▶ _WHAT TO WORK ON_
Of the lines below, how many hold the string "names"? Give only the number.

▶ _DATA LINES_
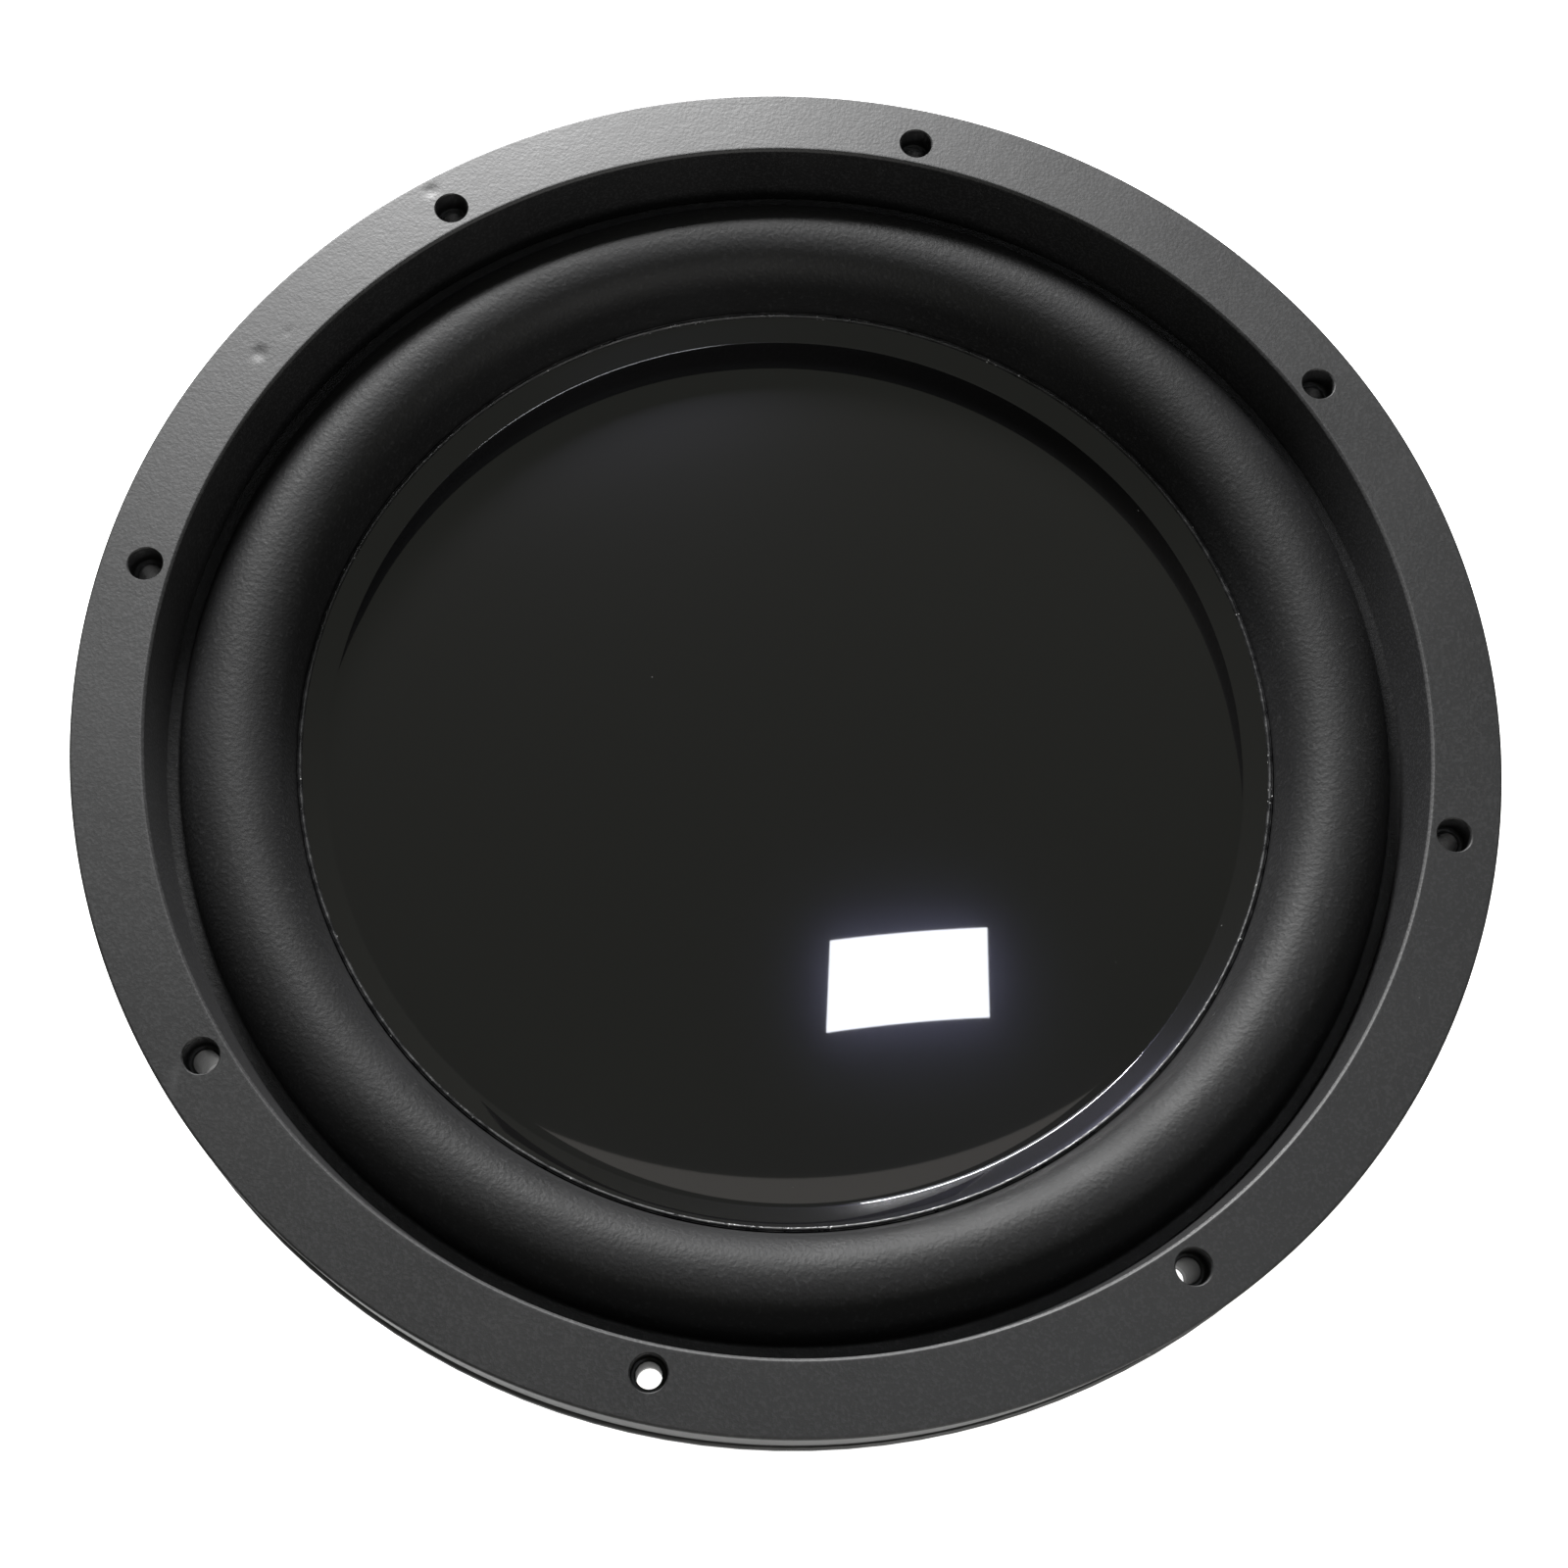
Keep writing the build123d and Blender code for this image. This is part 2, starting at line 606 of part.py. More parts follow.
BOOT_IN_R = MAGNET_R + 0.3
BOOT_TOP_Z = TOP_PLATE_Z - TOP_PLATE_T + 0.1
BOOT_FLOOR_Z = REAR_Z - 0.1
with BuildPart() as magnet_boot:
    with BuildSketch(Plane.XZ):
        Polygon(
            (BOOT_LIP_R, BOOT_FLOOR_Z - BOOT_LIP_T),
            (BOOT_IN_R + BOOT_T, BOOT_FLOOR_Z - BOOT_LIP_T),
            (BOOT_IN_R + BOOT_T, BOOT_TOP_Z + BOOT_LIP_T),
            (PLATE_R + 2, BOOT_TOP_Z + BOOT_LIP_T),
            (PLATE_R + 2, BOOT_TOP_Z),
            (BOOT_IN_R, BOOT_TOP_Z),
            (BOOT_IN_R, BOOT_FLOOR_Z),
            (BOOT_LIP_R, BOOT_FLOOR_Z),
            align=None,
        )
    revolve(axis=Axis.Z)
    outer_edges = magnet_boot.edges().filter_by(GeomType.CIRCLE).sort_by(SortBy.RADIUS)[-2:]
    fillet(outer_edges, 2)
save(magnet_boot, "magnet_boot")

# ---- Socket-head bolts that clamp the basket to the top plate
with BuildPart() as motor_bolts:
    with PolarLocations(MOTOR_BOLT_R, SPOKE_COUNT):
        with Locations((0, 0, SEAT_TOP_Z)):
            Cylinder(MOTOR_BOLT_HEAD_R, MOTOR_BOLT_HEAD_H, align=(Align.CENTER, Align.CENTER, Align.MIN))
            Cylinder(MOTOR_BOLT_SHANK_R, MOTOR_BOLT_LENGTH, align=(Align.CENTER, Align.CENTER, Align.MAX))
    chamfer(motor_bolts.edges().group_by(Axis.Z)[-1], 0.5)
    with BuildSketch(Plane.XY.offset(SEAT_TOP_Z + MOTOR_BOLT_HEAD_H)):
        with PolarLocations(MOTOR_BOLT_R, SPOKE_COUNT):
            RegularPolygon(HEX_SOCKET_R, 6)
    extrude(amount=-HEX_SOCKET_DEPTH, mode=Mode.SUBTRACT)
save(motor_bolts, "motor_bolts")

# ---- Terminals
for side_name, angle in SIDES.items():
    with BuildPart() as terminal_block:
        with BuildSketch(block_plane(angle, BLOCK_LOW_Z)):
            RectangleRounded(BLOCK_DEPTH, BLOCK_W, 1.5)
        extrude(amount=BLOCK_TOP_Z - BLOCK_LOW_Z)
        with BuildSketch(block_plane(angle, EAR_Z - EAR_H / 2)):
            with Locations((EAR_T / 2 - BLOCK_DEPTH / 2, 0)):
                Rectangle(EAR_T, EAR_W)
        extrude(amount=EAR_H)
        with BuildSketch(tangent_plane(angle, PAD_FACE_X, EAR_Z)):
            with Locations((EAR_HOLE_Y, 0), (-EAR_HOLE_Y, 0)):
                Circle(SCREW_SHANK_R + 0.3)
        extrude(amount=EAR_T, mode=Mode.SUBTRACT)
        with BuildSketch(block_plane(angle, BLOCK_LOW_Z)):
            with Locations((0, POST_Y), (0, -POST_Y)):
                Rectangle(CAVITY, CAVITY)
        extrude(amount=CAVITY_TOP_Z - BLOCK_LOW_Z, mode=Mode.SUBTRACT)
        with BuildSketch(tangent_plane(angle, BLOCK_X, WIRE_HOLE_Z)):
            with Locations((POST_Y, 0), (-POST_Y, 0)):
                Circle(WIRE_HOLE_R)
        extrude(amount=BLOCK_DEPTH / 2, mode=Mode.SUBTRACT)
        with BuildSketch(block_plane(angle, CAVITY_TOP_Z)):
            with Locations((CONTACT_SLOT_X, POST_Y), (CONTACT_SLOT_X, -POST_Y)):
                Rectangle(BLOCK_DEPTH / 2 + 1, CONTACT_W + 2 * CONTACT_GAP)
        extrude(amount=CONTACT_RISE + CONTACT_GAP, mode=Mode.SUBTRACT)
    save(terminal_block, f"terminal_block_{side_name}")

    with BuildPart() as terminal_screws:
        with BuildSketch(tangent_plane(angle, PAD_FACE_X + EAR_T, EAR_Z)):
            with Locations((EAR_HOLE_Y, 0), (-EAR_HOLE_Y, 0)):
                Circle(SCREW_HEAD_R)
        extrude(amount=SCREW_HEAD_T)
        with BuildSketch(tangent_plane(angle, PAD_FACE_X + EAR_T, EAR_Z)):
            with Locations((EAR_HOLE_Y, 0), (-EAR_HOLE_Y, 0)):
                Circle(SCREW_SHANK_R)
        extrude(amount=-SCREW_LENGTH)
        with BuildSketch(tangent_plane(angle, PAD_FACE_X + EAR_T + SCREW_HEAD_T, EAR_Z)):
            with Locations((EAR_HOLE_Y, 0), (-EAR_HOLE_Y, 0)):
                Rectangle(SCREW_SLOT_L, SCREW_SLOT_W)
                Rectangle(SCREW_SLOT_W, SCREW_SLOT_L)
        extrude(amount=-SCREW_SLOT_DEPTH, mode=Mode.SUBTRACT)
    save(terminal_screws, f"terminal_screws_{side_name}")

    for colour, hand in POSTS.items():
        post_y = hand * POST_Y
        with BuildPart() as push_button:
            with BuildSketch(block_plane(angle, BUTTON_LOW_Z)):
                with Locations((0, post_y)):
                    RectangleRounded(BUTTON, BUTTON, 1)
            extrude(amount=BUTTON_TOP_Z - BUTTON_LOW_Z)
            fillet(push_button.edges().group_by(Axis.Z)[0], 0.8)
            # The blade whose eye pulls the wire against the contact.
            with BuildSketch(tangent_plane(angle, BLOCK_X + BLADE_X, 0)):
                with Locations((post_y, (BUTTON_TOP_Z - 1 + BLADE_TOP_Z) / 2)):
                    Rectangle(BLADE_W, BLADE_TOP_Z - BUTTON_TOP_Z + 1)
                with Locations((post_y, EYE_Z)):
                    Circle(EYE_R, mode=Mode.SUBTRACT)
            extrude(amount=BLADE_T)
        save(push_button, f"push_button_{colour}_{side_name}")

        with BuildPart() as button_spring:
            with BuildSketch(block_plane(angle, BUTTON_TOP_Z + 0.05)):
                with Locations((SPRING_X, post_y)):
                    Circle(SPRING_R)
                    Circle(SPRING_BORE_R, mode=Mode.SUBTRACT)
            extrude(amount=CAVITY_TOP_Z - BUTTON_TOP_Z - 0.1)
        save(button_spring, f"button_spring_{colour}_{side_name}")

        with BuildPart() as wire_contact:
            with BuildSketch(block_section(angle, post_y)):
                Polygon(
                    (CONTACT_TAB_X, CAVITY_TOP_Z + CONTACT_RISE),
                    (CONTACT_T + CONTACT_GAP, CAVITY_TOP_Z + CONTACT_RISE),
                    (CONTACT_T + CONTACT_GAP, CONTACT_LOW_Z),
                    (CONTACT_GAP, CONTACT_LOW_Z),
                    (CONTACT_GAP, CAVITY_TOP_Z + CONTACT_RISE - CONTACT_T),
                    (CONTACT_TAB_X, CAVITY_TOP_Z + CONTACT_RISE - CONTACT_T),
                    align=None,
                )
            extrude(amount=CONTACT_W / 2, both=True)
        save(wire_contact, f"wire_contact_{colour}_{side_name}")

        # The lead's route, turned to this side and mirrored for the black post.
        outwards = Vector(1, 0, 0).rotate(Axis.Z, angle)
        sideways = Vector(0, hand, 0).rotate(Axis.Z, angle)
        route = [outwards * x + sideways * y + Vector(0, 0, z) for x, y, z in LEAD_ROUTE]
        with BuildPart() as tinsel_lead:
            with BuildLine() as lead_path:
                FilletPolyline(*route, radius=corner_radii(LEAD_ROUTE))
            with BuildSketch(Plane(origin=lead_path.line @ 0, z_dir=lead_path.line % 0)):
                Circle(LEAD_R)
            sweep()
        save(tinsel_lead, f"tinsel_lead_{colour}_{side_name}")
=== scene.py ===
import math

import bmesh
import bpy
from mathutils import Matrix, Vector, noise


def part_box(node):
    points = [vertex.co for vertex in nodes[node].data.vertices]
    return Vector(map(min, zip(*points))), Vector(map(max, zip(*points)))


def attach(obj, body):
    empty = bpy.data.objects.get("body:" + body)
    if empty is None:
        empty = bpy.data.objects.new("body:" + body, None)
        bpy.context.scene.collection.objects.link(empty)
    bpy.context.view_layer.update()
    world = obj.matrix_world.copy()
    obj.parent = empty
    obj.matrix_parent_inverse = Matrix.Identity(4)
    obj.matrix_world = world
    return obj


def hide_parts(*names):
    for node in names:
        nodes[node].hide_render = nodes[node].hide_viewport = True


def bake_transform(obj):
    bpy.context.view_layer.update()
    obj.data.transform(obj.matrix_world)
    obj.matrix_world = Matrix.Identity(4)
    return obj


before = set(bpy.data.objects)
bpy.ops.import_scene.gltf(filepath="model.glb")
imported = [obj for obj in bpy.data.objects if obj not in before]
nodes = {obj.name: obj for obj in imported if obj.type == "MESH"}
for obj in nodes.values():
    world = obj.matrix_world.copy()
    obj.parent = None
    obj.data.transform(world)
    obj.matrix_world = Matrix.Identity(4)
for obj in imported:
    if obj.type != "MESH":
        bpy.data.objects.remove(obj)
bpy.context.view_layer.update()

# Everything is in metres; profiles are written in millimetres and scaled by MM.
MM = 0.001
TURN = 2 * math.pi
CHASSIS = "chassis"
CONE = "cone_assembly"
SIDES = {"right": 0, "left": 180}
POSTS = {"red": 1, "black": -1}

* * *

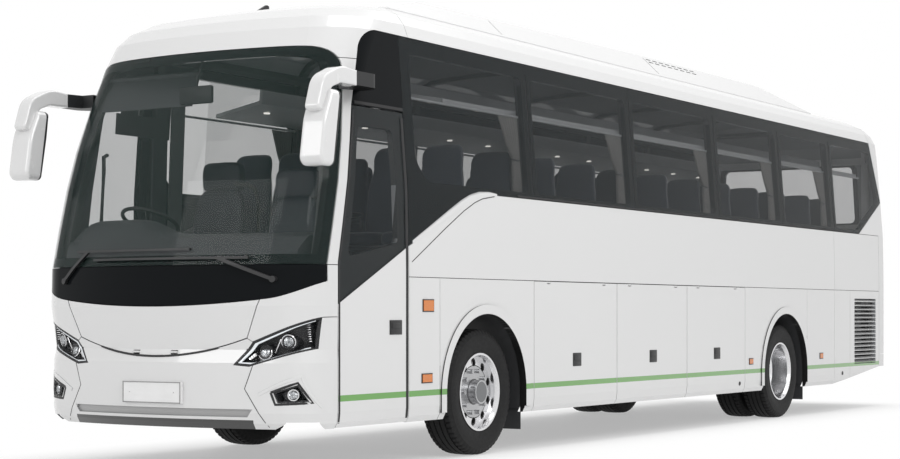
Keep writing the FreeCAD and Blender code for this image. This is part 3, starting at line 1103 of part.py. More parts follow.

...

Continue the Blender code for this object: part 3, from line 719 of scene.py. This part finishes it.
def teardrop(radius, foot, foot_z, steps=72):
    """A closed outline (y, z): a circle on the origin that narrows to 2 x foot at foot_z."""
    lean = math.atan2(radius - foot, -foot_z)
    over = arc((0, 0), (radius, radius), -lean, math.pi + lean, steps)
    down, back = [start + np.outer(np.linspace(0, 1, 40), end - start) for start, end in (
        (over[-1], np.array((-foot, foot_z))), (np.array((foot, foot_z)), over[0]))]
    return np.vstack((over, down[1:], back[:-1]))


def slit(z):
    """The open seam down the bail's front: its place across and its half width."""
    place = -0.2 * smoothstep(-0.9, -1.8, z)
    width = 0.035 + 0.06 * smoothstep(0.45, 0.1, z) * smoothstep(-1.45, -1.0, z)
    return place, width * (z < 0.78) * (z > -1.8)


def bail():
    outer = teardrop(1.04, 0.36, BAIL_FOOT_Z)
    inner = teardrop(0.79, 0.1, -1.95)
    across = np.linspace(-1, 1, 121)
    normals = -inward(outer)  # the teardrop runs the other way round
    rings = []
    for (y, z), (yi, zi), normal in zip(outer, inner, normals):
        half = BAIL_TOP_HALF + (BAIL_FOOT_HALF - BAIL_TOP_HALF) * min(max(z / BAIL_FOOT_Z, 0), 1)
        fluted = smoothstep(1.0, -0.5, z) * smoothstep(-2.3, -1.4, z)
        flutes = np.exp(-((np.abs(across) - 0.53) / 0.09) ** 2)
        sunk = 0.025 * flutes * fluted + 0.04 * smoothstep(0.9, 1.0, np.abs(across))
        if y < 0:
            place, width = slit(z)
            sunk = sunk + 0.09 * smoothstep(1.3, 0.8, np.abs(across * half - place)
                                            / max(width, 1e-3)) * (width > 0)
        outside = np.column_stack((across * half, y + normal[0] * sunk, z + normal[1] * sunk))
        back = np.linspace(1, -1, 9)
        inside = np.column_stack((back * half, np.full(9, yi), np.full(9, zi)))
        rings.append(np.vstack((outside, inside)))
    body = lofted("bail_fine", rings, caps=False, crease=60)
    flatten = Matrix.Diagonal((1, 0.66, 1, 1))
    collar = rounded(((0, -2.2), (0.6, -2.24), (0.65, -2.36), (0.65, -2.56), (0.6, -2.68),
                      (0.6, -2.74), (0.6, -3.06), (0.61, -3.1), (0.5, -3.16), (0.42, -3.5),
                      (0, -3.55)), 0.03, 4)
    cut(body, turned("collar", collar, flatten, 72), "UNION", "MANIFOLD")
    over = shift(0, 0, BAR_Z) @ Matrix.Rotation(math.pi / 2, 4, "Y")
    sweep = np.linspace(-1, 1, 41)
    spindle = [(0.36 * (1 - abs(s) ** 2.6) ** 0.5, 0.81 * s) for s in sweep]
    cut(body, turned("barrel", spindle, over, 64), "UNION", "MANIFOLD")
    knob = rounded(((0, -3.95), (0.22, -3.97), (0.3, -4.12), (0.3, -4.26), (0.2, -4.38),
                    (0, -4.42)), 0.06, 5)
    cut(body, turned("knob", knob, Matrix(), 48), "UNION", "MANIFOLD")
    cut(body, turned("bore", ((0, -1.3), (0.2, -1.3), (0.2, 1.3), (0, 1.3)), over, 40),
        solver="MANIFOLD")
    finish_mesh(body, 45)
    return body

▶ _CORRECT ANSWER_
2